*BRIEF:*
Count every line that has the word "each" in it; give no more than the number.

JSON records of objects
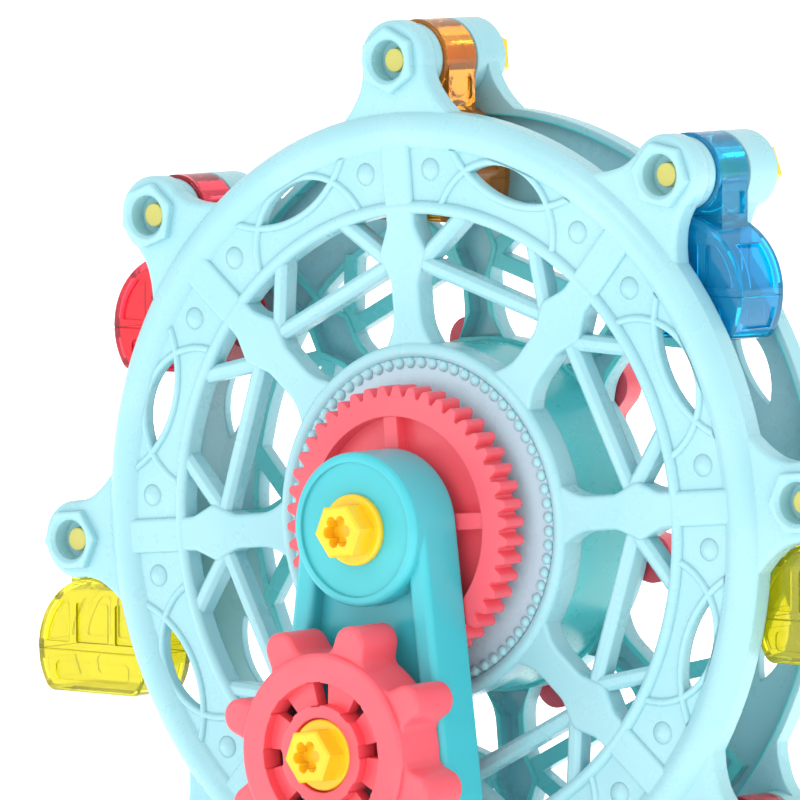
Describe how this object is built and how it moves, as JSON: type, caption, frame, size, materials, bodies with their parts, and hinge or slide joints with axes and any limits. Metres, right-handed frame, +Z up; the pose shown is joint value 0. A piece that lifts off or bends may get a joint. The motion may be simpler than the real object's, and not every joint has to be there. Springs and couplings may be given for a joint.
{
  "type": "crank ferris wheel toy",
  "caption": "Tabletop toy ferris wheel: a hand wheel on an upright turns a spoked double wheel through gears, with clear hanging gondolas that swing freely.",
  "frame": {"origin": "on the ground under the middle of the base, which is the bottom centre of the whole object", "axes": "+Z up, -Y towards the hand wheel side, +X to the right when facing the hand wheel"},
  "size_m": [0.2614, 0.136, 0.2963],
  "materials": {
    "aqua_plastic": "smooth moulded plastic, satin gloss",
    "coral_plastic": "smooth moulded plastic, satin gloss",
    "yellow_plastic": "glossy moulded plastic",
    "turquoise_plastic": "smooth moulded plastic, satin gloss",
    "white_plastic": "plain turned plastic",
    "screw_steel": "plated screw",
    "foot_rubber": "soft grey rubber",
    "clear_yellow": "clear tinted plastic",
    "clear_blue": "clear tinted plastic",
    "clear_orange": "clear tinted plastic",
    "clear_red": "clear tinted plastic"
  },
  "bodies": {
    "frame": {"front_upright": "turquoise_plastic", "axle": "white_plastic", "hub_bolt": "yellow_plastic", "rear_bolt": "yellow_plastic", "rear_washer": "yellow_plastic", "foot_bolts": "yellow_plastic", "base_shell": "turquoise_plastic", "base_cover": "turquoise_plastic", "cover_screws": "screw_steel", "base_feet": "foot_rubber"},
    "wheel": {"front_plate": "aqua_plastic", "rear_plate": "aqua_plastic", "hub_drum": "aqua_plastic", "main_gear": "coral_plastic", "rear_cog": "coral_plastic", "gondola_bolts": "yellow_plastic"},
    "crank": {"hand_wheel": "coral_plastic", "crank_bolt": "yellow_plastic", "crank_shaft": "white_plastic", "pinion": "coral_plastic", "grip_post": "yellow_plastic"},
    "grip": {"crank_grip": "aqua_plastic"},
    "gondola_1": {"cabin_1": "clear_yellow", "tub_1": "clear_yellow"},
    "gondola_2": {"cabin_2": "clear_blue", "tub_2": "clear_blue"},
    "gondola_3": {"cabin_3": "clear_orange", "tub_3": "clear_orange"},
    "gondola_4": {"cabin_4": "clear_red", "tub_4": "clear_red"},
    "gondola_5": {"cabin_5": "clear_yellow", "tub_5": "clear_yellow"},
    "gondola_6": {"cabin_6": "clear_blue", "tub_6": "clear_blue"},
    "gondola_7": {"cabin_7": "clear_orange", "tub_7": "clear_orange"},
    "gondola_8": {"cabin_8": "clear_red", "tub_8": "clear_red"}
  },
  "joints": [
    {"name": "wheel_turn", "type": "hinge", "parent": "frame", "child": "wheel", "pos_m": [0, 0.0225, 0.174], "axis": [0, 1, 0], "continuous": true},
    {"name": "crank_turn", "type": "hinge", "parent": "frame", "child": "crank", "pos_m": [0, -0.02, 0.12035], "axis": [0, 1, 0], "continuous": true},
    {"name": "grip_turn", "type": "hinge", "parent": "crank", "child": "grip", "pos_m": [0, -0.045, 0.09935], "axis": [0, 1, 0], "continuous": true},
    {"name": "gondola_swing_1", "type": "hinge", "parent": "wheel", "child": "gondola_1", "pos_m": [0.11248, 0.0225, 0.18483], "axis": [0, 1, 0], "continuous": true},
    {"name": "gondola_swing_2", "type": "hinge", "parent": "wheel", "child": "gondola_2", "pos_m": [0.07188, 0.0225, 0.26119], "axis": [0, 1, 0], "continuous": true},
    {"name": "gondola_swing_3", "type": "hinge", "parent": "wheel", "child": "gondola_3", "pos_m": [-0.01083, 0.0225, 0.28648], "axis": [0, 1, 0], "continuous": true},
    {"name": "gondola_swing_4", "type": "hinge", "parent": "wheel", "child": "gondola_4", "pos_m": [-0.08719, 0.0225, 0.24588], "axis": [0, 1, 0], "continuous": true},
    {"name": "gondola_swing_5", "type": "hinge", "parent": "wheel", "child": "gondola_5", "pos_m": [-0.11248, 0.0225, 0.16317], "axis": [0, 1, 0], "continuous": true},
    {"name": "gondola_swing_6", "type": "hinge", "parent": "wheel", "child": "gondola_6", "pos_m": [-0.07188, 0.0225, 0.08681], "axis": [0, 1, 0], "continuous": true},
    {"name": "gondola_swing_7", "type": "hinge", "parent": "wheel", "child": "gondola_7", "pos_m": [0.01083, 0.0225, 0.06152], "axis": [0, 1, 0], "continuous": true},
    {"name": "gondola_swing_8", "type": "hinge", "parent": "wheel", "child": "gondola_8", "pos_m": [0.08719, 0.0225, 0.10212], "axis": [0, 1, 0], "continuous": true}
  ],
  "couplings": [
    {"joint": "crank_turn", "follows": "wheel_turn", "ratio": -1.6429}
  ]
}
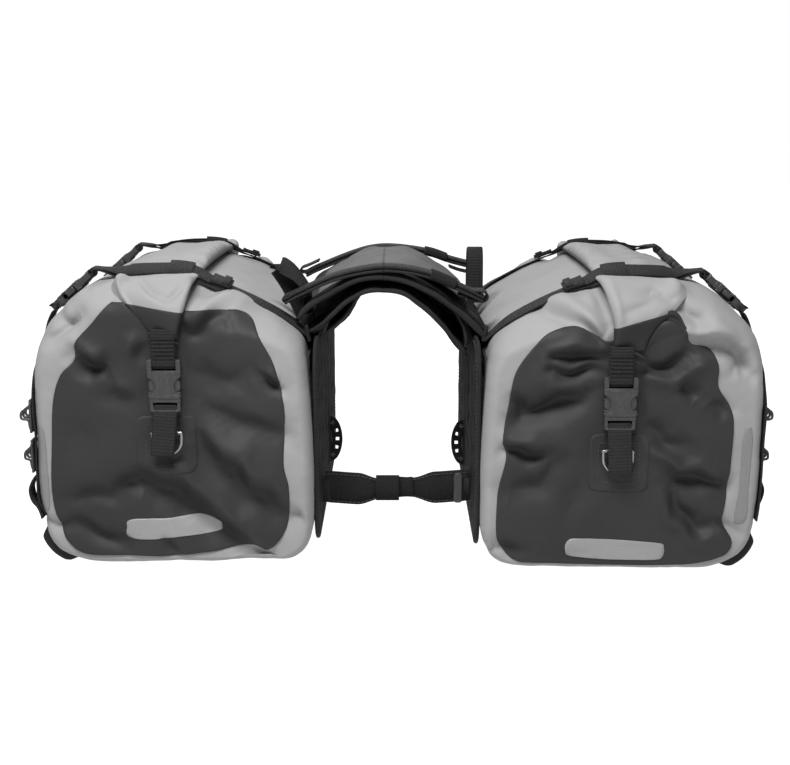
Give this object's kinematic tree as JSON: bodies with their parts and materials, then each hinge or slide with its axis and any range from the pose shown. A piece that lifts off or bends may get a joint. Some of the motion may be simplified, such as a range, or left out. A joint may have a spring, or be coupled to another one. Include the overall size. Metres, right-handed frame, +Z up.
{
  "type": "motorcycle saddlebag pair",
  "caption": "Roll-top motorcycle saddlebags joined by a padded yoke, with side-release buckles, compression straps and a lower spreader strap.",
  "frame": {"origin": "on the floor under the middle of the yoke, half-way between the bags and between their ends", "axes": "+X across the motorcycle to the right-hand bag of the front view, -Y towards the end that faces the viewer, +Z up"},
  "size_m": [0.77, 0.4698, 0.3298],
  "materials": {
    "shell_fabric": "light grey coated fabric, matt",
    "tarpaulin": "dark tarpaulin, semi-gloss",
    "back_textile": "black textile, matt",
    "board": "plain plastic board",
    "webbing": "woven webbing",
    "buckle_plastic": "moulded, satin",
    "steel": "plated wire",
    "pad_fabric": "padded, coated fabric",
    "yoke_panel": "grey coated fabric",
    "hook_and_loop": "hook-and-loop pile",
    "rubber": "moulded rubber"
  },
  "bodies": {
    "yoke": {"yoke_pad": "pad_fabric", "yoke_cover": "yoke_panel", "yoke_strap_front": "webbing", "yoke_strap_rear": "webbing"},
    "left_buckle_socket_front": {"left_buckle_socket_front": "buckle_plastic"},
    "left_compression_socket_front": {"left_compression_socket_front": "buckle_plastic"},
    "left_prong_inner_front": {"left_prong_inner_front": "buckle_plastic"},
    "left_prong_outer_front": {"left_prong_outer_front": "buckle_plastic"},
    "left_buckle_socket_rear": {"left_buckle_socket_rear": "buckle_plastic"},
    "left_compression_socket_rear": {"left_compression_socket_rear": "buckle_plastic"},
    "left_prong_inner_rear": {"left_prong_inner_rear": "buckle_plastic"},
    "left_prong_outer_rear": {"left_prong_outer_rear": "buckle_plastic"},
    "left_bag": {"left_shell": "shell_fabric", "left_inner_panel": "back_textile", "left_stiffener_board": "board", "left_roll_closure": "shell_fabric", "left_ladder_strap": "rubber", "left_spreader_strap": "hook_and_loop", "left_end_panel_front": "tarpaulin", "left_roll_strap_front": "webbing", "left_anchor_strap_front": "webbing", "left_d_ring_front": "steel", "left_buckle_clip_front": "buckle_plastic", "left_compression_strap_front": "webbing", "left_compression_clip_front": "buckle_plastic", "left_end_panel_rear": "tarpaulin", "left_roll_strap_rear": "webbing", "left_anchor_strap_rear": "webbing", "left_d_ring_rear": "steel", "left_buckle_clip_rear": "buckle_plastic", "left_compression_strap_rear": "webbing", "left_compression_clip_rear": "buckle_plastic"},
    "right_buckle_socket_front": {"right_buckle_socket_front": "buckle_plastic"},
    "right_compression_socket_front": {"right_compression_socket_front": "buckle_plastic"},
    "right_prong_inner_front": {"right_prong_inner_front": "buckle_plastic"},
    "right_prong_outer_front": {"right_prong_outer_front": "buckle_plastic"},
    "right_buckle_socket_rear": {"right_buckle_socket_rear": "buckle_plastic"},
    "right_compression_socket_rear": {"right_compression_socket_rear": "buckle_plastic"},
    "right_prong_inner_rear": {"right_prong_inner_rear": "buckle_plastic"},
    "right_prong_outer_rear": {"right_prong_outer_rear": "buckle_plastic"},
    "right_bag": {"right_shell": "shell_fabric", "right_inner_panel": "back_textile", "right_stiffener_board": "board", "right_roll_closure": "shell_fabric", "right_ladder_strap": "rubber", "right_spreader_strap": "hook_and_loop", "right_end_panel_front": "tarpaulin", "right_roll_strap_front": "webbing", "right_anchor_strap_front": "webbing", "right_d_ring_front": "steel", "right_buckle_clip_front": "buckle_plastic", "right_compression_strap_front": "webbing", "right_compression_clip_front": "buckle_plastic", "right_end_panel_rear": "tarpaulin", "right_roll_strap_rear": "webbing", "right_anchor_strap_rear": "webbing", "right_d_ring_rear": "steel", "right_buckle_clip_rear": "buckle_plastic", "right_compression_strap_rear": "webbing", "right_compression_clip_rear": "buckle_plastic"}
  },
  "joints": [
    {"name": "left_bag_swing", "type": "hinge", "parent": "yoke", "child": "left_bag", "pos_m": [-0.086, 0, 0.244], "axis": [0, 1, 0], "range_deg": [-8, 25]},
    {"name": "left_front_buckle_release", "type": "slide", "parent": "left_bag", "child": "left_buckle_socket_front", "axis": [0, 0, 1], "range_m": [0, 0.024], "deforming": ["left_roll_strap_front"]},
    {"name": "left_front_prong_inner_squeeze", "type": "slide", "parent": "left_bag", "child": "left_prong_inner_front", "axis": [-1, 0, 0], "range_m": [0, 0.003], "stiffness_N_per_m": 3000},
    {"name": "left_front_prong_outer_squeeze", "type": "slide", "parent": "left_bag", "child": "left_prong_outer_front", "axis": [1, 0, 0], "range_m": [0, 0.003], "stiffness_N_per_m": 3000},
    {"name": "left_front_compression_release", "type": "slide", "parent": "left_bag", "child": "left_compression_socket_front", "axis": [-0.7452, 0, -0.6669], "range_m": [0, 0.024]},
    {"name": "left_rear_buckle_release", "type": "slide", "parent": "left_bag", "child": "left_buckle_socket_rear", "axis": [0, 0, 1], "range_m": [0, 0.024], "deforming": ["left_roll_strap_rear"]},
    {"name": "left_rear_prong_inner_squeeze", "type": "slide", "parent": "left_bag", "child": "left_prong_inner_rear", "axis": [-1, 0, 0], "range_m": [0, 0.003], "stiffness_N_per_m": 3000},
    {"name": "left_rear_prong_outer_squeeze", "type": "slide", "parent": "left_bag", "child": "left_prong_outer_rear", "axis": [1, 0, 0], "range_m": [0, 0.003], "stiffness_N_per_m": 3000},
    {"name": "left_rear_compression_release", "type": "slide", "parent": "left_bag", "child": "left_compression_socket_rear", "axis": [-0.7452, 0, -0.6669], "range_m": [0, 0.024]},
    {"name": "right_bag_swing", "type": "hinge", "parent": "yoke", "child": "right_bag", "pos_m": [0.086, 0, 0.244], "axis": [0, -1, 0], "range_deg": [-8, 25]},
    {"name": "right_front_buckle_release", "type": "slide", "parent": "right_bag", "child": "right_buckle_socket_front", "axis": [0, 0, 1], "range_m": [0, 0.024], "deforming": ["right_roll_strap_front"]},
    {"name": "right_front_prong_inner_squeeze", "type": "slide", "parent": "right_bag", "child": "right_prong_inner_front", "axis": [1, 0, 0], "range_m": [0, 0.003], "stiffness_N_per_m": 3000},
    {"name": "right_front_prong_outer_squeeze", "type": "slide", "parent": "right_bag", "child": "right_prong_outer_front", "axis": [-1, 0, 0], "range_m": [0, 0.003], "stiffness_N_per_m": 3000},
    {"name": "right_front_compression_release", "type": "slide", "parent": "right_bag", "child": "right_compression_socket_front", "axis": [0.7452, 0, -0.6669], "range_m": [0, 0.024]},
    {"name": "right_rear_buckle_release", "type": "slide", "parent": "right_bag", "child": "right_buckle_socket_rear", "axis": [0, 0, 1], "range_m": [0, 0.024], "deforming": ["right_roll_strap_rear"]},
    {"name": "right_rear_prong_inner_squeeze", "type": "slide", "parent": "right_bag", "child": "right_prong_inner_rear", "axis": [1, 0, 0], "range_m": [0, 0.003], "stiffness_N_per_m": 3000},
    {"name": "right_rear_prong_outer_squeeze", "type": "slide", "parent": "right_bag", "child": "right_prong_outer_rear", "axis": [-1, 0, 0], "range_m": [0, 0.003], "stiffness_N_per_m": 3000},
    {"name": "right_rear_compression_release", "type": "slide", "parent": "right_bag", "child": "right_compression_socket_rear", "axis": [0.7452, 0, -0.6669], "range_m": [0, 0.024]}
  ],
  "couplings": [
    {"joint": "left_front_prong_outer_squeeze", "follows": "left_front_prong_inner_squeeze", "ratio": 1},
    {"joint": "left_rear_prong_outer_squeeze", "follows": "left_rear_prong_inner_squeeze", "ratio": 1},
    {"joint": "right_front_prong_outer_squeeze", "follows": "right_front_prong_inner_squeeze", "ratio": 1},
    {"joint": "right_rear_prong_outer_squeeze", "follows": "right_rear_prong_inner_squeeze", "ratio": 1}
  ]
}
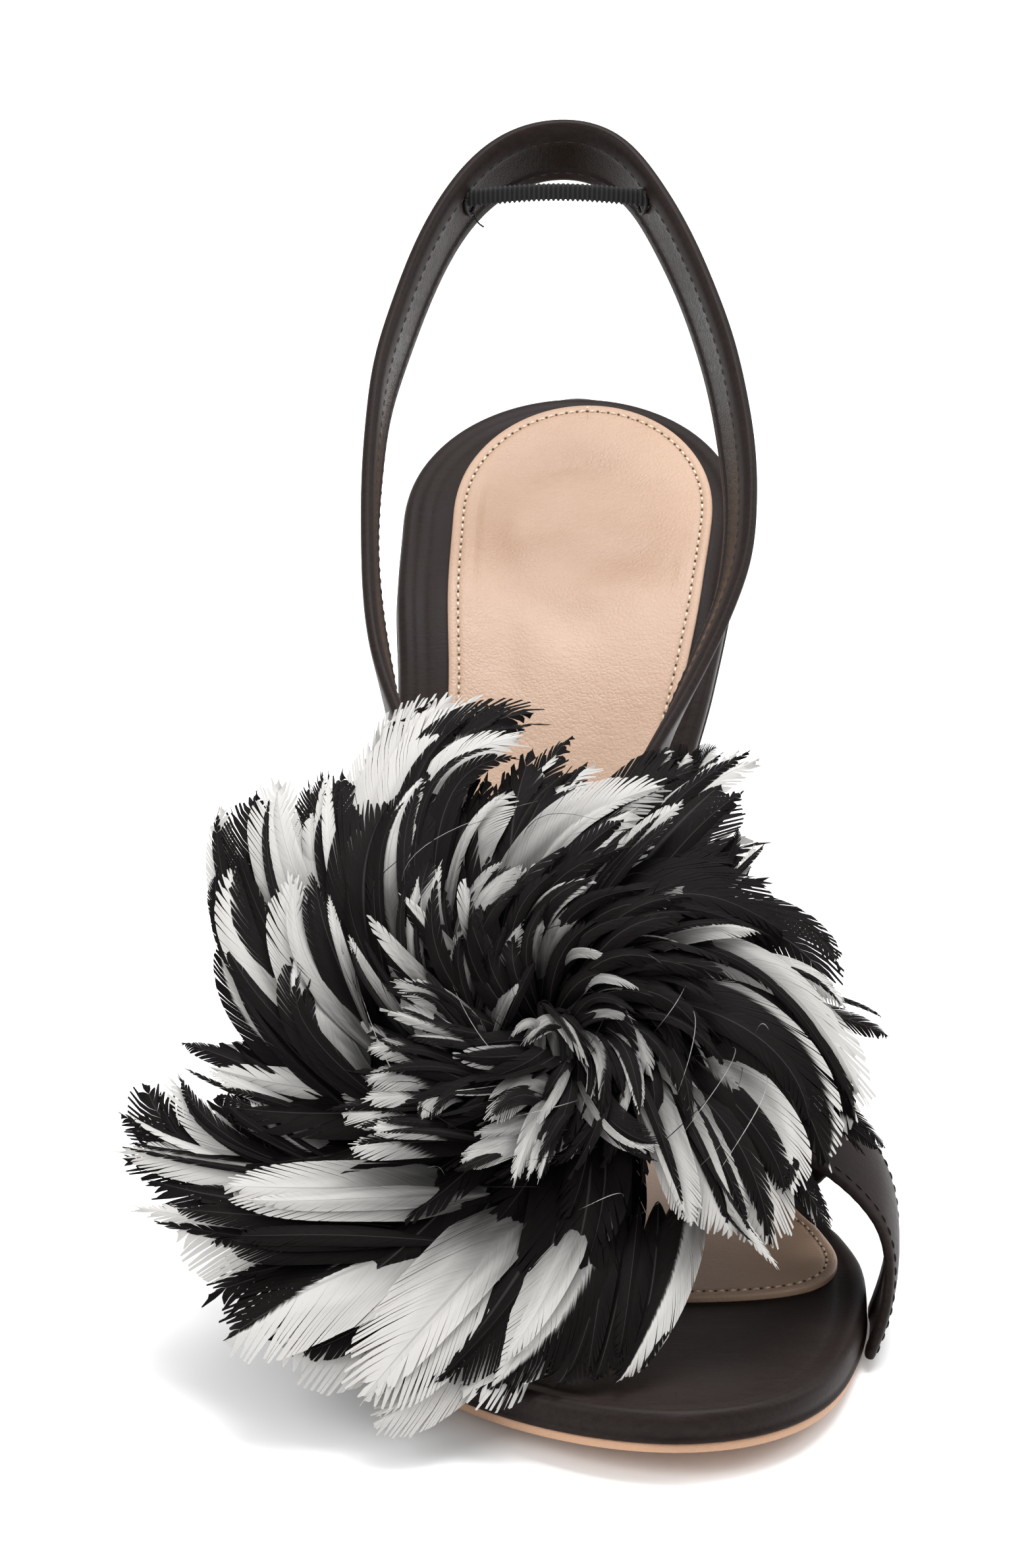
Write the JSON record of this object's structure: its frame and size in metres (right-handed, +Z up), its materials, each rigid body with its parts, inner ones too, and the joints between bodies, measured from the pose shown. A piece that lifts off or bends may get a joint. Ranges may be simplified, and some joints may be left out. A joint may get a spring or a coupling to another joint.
{
  "type": "slingback sandal",
  "caption": "High-heeled satin slingback sandal with crossed vamp straps, an open toe, a padded sling and a large swirled feather pompom.",
  "frame": {"origin": "on the floor at the centre of the forefoot's flat tread", "axes": "+Z up, -Y towards the toe, +X towards the big-toe side"},
  "size_m": [0.1199, 0.2127, 0.1405],
  "materials": {
    "outsole_leather": "smooth",
    "black_satin": "satin",
    "nude_leather": "soft grain",
    "heel_satin": "satin",
    "top_piece_plastic": "matte",
    "strap_satin": "satin",
    "elastic_black": "ribbed",
    "feather_black_white": "feathers"
  },
  "bodies": {
    "root": {"outsole": "outsole_leather", "platform": "black_satin", "sock_lining": "nude_leather", "heel": "heel_satin", "heel_top_piece": "top_piece_plastic", "upper_straps": "strap_satin", "elastic_tape": "elastic_black", "pompom": "feather_black_white"}
  },
  "joints": []
}
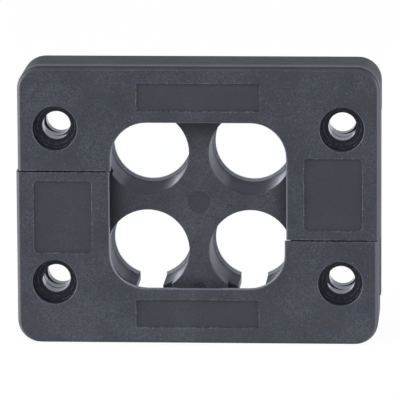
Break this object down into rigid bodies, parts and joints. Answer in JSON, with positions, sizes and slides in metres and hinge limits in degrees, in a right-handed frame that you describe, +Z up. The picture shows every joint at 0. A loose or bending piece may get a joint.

*WRITTEN ANSWER:*
2